[Written problem]: Only lines with the string "bodies" matter here; gather them from the material below.

[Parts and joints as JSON]:
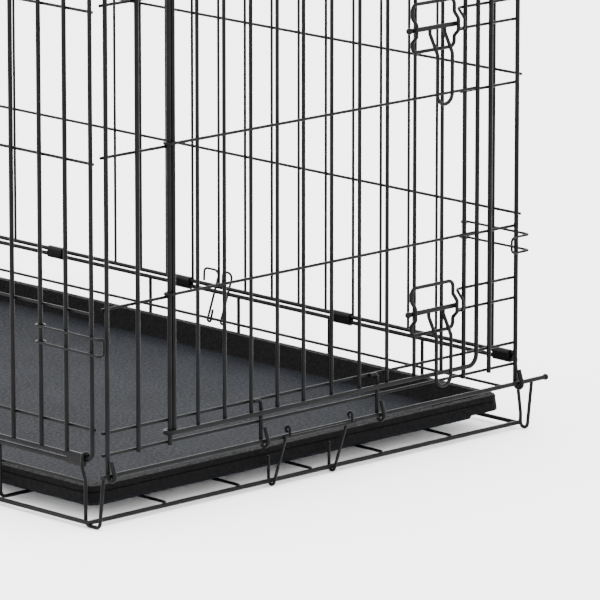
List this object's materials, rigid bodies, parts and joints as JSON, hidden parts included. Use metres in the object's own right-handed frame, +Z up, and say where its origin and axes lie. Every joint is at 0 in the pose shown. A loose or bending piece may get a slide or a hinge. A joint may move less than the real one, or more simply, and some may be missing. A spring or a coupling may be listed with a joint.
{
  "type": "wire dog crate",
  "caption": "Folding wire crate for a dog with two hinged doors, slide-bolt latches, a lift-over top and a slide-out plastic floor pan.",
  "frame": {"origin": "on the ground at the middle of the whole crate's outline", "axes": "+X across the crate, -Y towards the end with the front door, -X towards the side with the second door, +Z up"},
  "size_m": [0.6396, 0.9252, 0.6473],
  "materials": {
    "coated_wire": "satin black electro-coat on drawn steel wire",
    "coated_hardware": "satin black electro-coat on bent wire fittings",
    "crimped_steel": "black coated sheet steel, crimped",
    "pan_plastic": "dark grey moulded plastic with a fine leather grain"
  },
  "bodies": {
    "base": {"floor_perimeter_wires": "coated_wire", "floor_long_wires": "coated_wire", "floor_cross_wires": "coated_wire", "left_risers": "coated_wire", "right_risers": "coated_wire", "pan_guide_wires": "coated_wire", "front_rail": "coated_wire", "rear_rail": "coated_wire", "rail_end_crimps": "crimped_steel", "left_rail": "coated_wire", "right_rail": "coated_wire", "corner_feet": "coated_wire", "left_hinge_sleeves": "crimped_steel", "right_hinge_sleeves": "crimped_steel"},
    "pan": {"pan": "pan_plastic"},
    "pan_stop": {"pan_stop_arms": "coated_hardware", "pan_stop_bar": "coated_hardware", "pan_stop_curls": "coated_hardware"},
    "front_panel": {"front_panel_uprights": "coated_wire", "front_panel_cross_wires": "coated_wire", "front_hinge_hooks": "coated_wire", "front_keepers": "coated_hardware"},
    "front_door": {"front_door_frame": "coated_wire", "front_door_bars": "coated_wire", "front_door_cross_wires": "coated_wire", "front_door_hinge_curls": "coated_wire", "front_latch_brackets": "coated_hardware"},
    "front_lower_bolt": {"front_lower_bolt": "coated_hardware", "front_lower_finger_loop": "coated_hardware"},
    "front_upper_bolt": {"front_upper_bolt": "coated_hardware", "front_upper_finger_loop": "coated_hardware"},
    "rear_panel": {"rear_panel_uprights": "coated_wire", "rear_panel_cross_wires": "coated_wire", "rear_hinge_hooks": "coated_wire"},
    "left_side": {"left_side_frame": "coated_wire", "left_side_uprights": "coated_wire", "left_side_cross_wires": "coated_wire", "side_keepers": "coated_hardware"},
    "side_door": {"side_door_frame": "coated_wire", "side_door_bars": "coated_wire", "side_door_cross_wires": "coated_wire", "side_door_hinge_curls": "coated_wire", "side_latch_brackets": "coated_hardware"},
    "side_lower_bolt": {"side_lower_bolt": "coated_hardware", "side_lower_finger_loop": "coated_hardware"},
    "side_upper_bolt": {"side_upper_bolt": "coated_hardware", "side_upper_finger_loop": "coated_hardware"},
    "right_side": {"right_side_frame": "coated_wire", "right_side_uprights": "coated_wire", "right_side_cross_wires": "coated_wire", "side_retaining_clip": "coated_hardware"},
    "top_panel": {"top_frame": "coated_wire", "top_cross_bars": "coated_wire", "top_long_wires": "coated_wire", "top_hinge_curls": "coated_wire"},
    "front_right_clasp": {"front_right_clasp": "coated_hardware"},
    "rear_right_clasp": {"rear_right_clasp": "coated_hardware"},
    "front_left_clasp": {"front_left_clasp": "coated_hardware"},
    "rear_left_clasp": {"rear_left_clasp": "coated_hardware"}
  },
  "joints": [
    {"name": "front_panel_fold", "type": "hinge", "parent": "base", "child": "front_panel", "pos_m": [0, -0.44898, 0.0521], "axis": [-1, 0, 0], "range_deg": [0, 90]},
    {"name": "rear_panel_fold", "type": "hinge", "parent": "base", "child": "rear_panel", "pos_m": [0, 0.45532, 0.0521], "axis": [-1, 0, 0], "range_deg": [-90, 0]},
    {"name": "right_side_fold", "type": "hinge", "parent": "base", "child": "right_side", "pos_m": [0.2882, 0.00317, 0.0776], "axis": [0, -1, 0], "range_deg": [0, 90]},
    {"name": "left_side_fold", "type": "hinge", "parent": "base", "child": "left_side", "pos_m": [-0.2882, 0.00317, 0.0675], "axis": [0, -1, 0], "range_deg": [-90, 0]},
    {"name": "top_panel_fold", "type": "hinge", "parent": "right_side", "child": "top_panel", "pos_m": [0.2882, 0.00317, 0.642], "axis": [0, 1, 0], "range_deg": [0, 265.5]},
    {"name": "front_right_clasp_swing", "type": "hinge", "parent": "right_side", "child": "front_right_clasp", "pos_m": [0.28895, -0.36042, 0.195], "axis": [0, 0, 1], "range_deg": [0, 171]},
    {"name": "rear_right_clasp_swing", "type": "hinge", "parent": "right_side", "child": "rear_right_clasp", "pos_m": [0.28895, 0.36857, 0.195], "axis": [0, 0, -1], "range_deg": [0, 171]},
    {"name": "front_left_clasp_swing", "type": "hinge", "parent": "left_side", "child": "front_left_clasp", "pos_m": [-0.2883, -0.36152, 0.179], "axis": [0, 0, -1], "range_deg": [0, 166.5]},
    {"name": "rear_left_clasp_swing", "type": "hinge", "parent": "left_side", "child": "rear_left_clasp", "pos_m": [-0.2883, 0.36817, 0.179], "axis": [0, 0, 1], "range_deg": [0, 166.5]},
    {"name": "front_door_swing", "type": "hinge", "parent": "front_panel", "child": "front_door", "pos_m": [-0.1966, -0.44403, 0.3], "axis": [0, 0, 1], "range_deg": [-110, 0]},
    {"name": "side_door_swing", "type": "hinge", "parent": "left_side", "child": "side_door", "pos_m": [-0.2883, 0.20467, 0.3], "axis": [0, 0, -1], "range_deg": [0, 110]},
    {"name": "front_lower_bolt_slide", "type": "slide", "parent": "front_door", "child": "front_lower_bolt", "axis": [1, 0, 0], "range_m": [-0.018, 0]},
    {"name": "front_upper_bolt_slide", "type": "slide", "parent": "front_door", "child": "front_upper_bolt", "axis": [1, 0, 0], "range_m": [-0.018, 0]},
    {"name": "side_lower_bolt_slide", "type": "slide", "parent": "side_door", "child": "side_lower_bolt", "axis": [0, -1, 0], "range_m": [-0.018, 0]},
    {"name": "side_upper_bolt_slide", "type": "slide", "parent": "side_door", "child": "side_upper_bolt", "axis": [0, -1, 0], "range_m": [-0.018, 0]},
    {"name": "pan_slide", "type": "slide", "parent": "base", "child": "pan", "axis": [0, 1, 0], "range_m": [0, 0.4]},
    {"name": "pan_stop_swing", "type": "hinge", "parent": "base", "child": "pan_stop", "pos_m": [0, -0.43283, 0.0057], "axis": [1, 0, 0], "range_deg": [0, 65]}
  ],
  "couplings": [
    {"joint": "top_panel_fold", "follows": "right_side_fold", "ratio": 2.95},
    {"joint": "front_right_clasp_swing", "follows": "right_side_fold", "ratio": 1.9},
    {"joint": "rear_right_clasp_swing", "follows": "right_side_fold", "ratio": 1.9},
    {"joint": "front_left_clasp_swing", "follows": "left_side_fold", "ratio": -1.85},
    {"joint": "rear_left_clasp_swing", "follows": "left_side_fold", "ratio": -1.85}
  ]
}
* * *
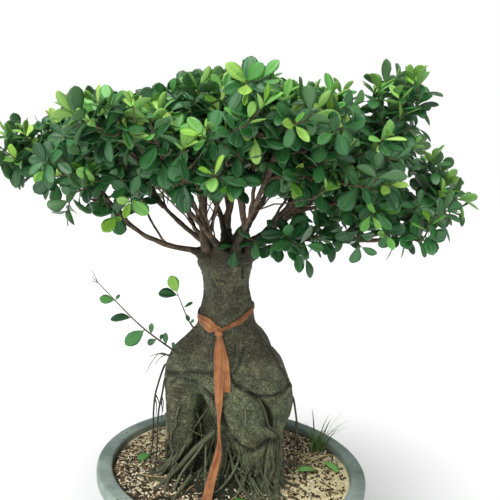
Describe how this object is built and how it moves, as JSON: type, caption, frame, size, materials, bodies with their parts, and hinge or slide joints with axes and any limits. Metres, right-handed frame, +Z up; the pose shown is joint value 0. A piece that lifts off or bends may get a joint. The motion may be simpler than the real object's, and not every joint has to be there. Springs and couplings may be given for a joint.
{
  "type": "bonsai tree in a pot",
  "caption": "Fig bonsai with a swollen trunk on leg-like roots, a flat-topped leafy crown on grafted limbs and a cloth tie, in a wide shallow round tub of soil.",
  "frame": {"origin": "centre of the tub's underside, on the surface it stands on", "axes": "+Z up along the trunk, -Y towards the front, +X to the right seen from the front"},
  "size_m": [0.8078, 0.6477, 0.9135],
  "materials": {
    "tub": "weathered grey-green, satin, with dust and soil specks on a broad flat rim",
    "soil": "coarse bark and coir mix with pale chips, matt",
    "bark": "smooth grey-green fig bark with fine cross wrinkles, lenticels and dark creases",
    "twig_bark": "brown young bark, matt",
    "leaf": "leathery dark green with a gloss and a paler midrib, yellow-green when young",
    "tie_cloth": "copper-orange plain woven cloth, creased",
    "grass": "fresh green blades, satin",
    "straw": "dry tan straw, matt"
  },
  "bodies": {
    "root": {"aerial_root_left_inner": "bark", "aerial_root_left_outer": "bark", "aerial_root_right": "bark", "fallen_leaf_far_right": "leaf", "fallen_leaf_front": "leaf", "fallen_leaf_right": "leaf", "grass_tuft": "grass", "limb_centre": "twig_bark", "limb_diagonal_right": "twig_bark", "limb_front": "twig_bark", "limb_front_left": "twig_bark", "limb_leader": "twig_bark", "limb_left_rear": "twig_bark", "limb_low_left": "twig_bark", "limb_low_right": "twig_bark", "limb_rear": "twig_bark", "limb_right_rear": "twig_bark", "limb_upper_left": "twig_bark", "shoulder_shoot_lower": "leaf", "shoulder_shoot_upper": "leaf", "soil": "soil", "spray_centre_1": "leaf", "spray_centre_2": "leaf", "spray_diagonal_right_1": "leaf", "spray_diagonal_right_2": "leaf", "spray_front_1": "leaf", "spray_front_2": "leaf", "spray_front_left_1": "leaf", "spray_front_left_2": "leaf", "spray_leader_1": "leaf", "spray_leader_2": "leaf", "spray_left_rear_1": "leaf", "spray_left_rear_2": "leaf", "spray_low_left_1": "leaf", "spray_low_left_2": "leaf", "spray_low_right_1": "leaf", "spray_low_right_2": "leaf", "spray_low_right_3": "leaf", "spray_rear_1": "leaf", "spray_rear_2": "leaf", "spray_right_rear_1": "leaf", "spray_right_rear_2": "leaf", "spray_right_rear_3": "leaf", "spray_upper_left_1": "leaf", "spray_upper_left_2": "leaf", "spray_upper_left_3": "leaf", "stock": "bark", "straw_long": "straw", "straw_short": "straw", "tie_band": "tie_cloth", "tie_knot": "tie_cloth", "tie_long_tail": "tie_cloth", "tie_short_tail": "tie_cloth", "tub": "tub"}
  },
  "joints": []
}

[Answer for the task]:
List this object's materials, rigid bodies, parts and joints as JSON, hidden parts included. Use metres in the object's own right-handed frame, +Z up, and say where its origin and axes lie. Every joint is at 0 in the pose shown. A loose or bending piece may get a slide or a hinge. A joint may move less than the real one, or more simply, and some may be missing. A spring or a coupling may be listed with a joint.
  "bodies": {
Describe how this object is built and how it moves, as JSON: type, caption, frame, size, materials, bodies with their parts, and hinge or slide joints with axes and any limits. Metres, right-handed frame, +Z up; the pose shown is joint value 0. A piece that lifts off or bends may get a joint. The motion may be simpler than the real object's, and not every joint has to be there. Springs and couplings may be given for a joint.
  "bodies": {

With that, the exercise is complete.